#### Instructions for the task:
Reproduce exactly, and only, the lines running from the start of the entries below to the line containing "end_arris_radius = 0.5".

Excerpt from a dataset
..............................

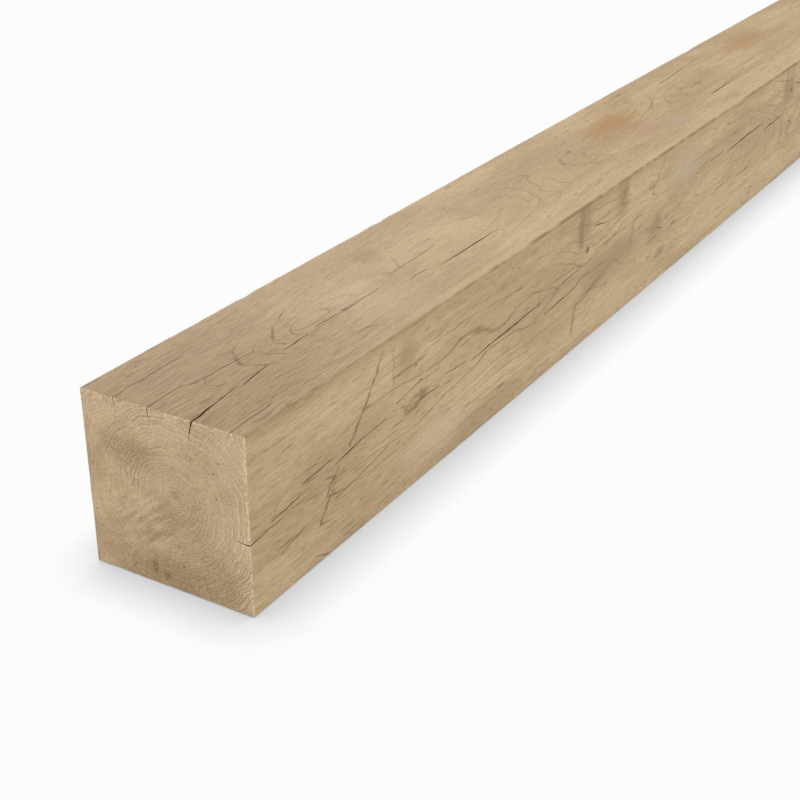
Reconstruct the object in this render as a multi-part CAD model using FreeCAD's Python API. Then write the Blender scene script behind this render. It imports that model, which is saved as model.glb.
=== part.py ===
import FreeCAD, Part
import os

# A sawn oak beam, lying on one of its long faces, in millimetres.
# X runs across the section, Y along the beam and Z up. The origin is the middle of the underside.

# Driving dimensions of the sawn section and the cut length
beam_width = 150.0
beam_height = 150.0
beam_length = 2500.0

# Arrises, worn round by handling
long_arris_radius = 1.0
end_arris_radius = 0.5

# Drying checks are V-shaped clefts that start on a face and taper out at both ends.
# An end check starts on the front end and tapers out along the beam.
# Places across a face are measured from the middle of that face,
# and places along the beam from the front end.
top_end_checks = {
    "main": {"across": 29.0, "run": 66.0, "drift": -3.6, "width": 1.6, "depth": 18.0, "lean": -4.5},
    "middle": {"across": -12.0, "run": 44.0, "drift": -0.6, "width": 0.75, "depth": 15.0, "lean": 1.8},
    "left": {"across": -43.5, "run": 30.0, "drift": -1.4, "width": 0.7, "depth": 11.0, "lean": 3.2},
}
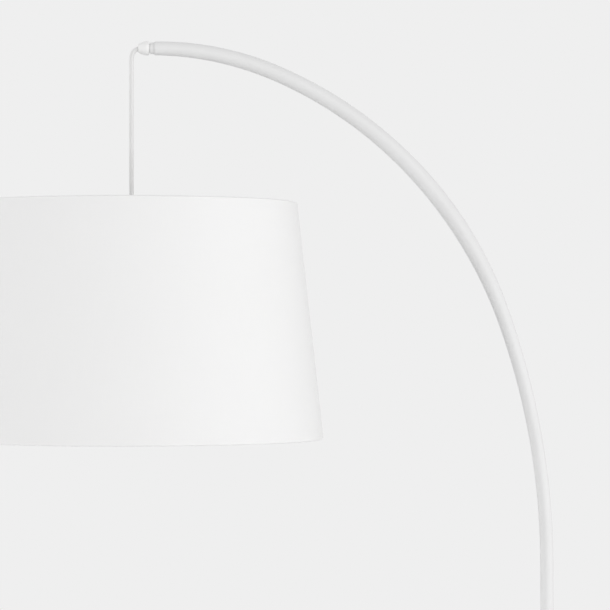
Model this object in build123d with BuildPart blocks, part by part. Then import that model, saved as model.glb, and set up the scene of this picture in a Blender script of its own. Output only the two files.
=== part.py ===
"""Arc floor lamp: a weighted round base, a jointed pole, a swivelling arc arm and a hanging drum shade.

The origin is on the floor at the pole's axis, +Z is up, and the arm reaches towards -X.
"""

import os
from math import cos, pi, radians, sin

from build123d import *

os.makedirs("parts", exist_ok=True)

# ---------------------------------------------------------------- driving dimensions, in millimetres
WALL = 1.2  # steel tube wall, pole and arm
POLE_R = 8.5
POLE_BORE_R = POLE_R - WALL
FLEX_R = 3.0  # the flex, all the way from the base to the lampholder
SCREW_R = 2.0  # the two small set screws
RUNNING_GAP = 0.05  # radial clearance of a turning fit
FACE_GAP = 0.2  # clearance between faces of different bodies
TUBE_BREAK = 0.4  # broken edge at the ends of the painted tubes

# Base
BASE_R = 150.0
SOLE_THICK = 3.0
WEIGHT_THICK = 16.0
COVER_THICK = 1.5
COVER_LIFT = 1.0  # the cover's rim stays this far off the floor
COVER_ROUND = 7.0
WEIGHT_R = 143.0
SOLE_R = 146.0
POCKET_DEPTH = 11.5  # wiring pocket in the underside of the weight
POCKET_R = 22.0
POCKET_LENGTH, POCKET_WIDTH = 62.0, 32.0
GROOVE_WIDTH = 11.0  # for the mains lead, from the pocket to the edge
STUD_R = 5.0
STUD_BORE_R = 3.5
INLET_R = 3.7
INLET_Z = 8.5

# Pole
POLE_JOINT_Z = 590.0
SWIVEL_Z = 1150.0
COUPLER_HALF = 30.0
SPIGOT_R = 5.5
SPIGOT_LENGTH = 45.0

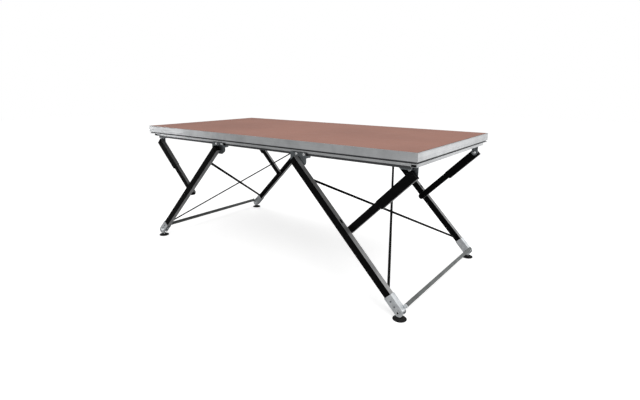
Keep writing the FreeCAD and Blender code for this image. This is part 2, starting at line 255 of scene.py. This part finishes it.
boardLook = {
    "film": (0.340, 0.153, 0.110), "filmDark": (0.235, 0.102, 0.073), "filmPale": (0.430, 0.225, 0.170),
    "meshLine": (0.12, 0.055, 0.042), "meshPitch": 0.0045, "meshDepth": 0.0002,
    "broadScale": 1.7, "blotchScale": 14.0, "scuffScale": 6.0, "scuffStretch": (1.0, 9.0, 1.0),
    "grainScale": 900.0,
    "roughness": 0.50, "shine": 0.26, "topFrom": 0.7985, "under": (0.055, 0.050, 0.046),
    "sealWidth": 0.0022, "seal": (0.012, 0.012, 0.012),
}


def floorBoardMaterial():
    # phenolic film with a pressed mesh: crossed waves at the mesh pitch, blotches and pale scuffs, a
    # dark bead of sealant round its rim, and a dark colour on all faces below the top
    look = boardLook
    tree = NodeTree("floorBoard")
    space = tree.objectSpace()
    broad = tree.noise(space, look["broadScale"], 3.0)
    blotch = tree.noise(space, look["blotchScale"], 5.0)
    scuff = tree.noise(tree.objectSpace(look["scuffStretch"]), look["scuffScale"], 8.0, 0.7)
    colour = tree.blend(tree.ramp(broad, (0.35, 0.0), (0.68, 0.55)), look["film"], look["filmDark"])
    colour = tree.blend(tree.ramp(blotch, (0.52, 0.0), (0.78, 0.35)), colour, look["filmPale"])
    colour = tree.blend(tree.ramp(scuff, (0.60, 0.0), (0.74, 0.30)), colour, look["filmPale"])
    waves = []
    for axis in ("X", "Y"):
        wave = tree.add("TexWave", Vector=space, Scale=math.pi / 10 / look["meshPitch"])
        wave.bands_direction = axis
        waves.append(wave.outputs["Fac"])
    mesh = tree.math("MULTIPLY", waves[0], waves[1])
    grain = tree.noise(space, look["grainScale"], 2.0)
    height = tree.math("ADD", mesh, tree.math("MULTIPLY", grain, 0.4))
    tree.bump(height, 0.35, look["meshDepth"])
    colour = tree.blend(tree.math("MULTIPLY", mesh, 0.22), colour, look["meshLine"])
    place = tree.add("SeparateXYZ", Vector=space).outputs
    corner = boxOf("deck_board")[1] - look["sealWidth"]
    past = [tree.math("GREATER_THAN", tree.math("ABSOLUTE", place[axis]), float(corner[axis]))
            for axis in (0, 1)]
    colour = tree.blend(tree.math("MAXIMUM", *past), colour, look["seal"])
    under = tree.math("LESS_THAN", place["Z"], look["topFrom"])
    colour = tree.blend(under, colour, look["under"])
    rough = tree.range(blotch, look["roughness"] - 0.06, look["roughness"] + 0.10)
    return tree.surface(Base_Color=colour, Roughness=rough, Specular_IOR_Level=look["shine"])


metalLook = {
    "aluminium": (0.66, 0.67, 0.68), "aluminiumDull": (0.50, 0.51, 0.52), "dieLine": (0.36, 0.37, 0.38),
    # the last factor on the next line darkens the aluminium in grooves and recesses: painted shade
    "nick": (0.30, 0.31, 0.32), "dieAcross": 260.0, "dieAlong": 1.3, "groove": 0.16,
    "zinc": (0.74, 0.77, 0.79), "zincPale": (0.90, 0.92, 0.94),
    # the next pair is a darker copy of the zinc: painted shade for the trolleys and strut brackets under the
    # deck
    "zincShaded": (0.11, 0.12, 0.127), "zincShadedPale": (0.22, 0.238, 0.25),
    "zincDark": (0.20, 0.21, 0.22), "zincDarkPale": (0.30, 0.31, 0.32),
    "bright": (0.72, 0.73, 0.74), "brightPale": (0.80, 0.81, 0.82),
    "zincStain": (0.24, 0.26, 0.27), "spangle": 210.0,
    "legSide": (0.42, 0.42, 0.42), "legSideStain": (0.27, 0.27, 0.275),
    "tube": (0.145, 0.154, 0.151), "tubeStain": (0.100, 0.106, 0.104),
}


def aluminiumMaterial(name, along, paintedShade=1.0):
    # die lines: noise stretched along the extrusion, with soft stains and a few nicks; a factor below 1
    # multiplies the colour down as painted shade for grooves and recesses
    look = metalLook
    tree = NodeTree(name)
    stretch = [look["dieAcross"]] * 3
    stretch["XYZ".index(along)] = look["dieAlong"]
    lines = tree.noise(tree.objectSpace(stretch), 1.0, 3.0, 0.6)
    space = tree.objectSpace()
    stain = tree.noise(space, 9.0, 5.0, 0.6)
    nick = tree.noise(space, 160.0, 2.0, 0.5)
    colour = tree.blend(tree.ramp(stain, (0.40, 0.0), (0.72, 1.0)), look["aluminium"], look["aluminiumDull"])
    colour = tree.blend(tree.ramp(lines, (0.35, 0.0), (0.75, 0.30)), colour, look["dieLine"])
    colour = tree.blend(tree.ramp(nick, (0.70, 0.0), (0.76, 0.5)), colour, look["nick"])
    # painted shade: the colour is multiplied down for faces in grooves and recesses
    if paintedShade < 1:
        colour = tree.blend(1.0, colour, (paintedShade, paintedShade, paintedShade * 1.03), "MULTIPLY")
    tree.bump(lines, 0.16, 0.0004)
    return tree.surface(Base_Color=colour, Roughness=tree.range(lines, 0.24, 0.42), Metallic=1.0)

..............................

#### In response:
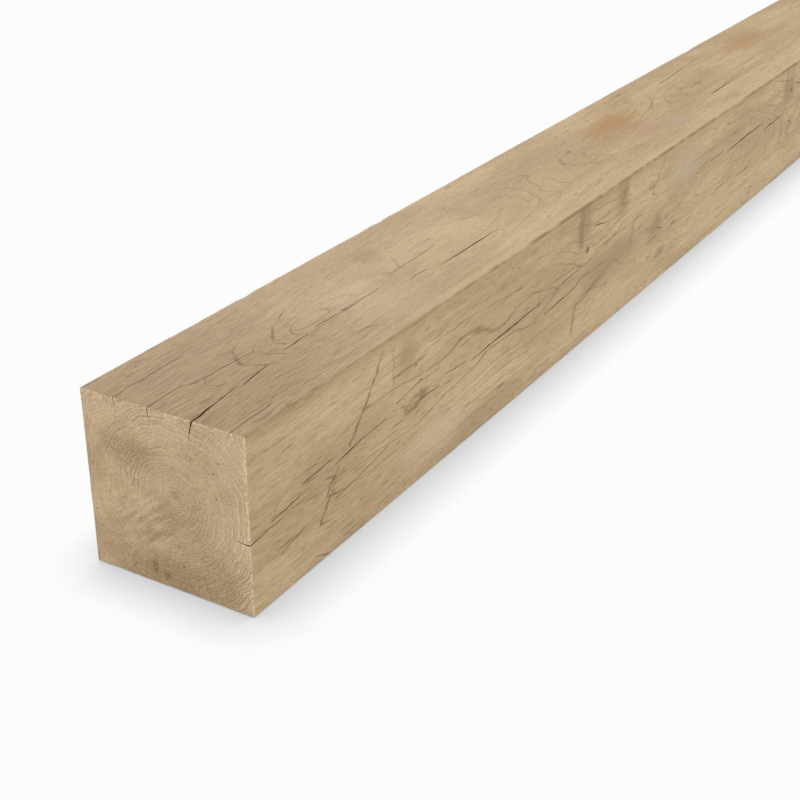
Reconstruct the object in this render as a multi-part CAD model using FreeCAD's Python API. Then write the Blender scene script behind this render. It imports that model, which is saved as model.glb.
=== part.py ===
import FreeCAD, Part
import os

# A sawn oak beam, lying on one of its long faces, in millimetres.
# X runs across the section, Y along the beam and Z up. The origin is the middle of the underside.

# Driving dimensions of the sawn section and the cut length
beam_width = 150.0
beam_height = 150.0
beam_length = 2500.0

# Arrises, worn round by handling
long_arris_radius = 1.0
end_arris_radius = 0.5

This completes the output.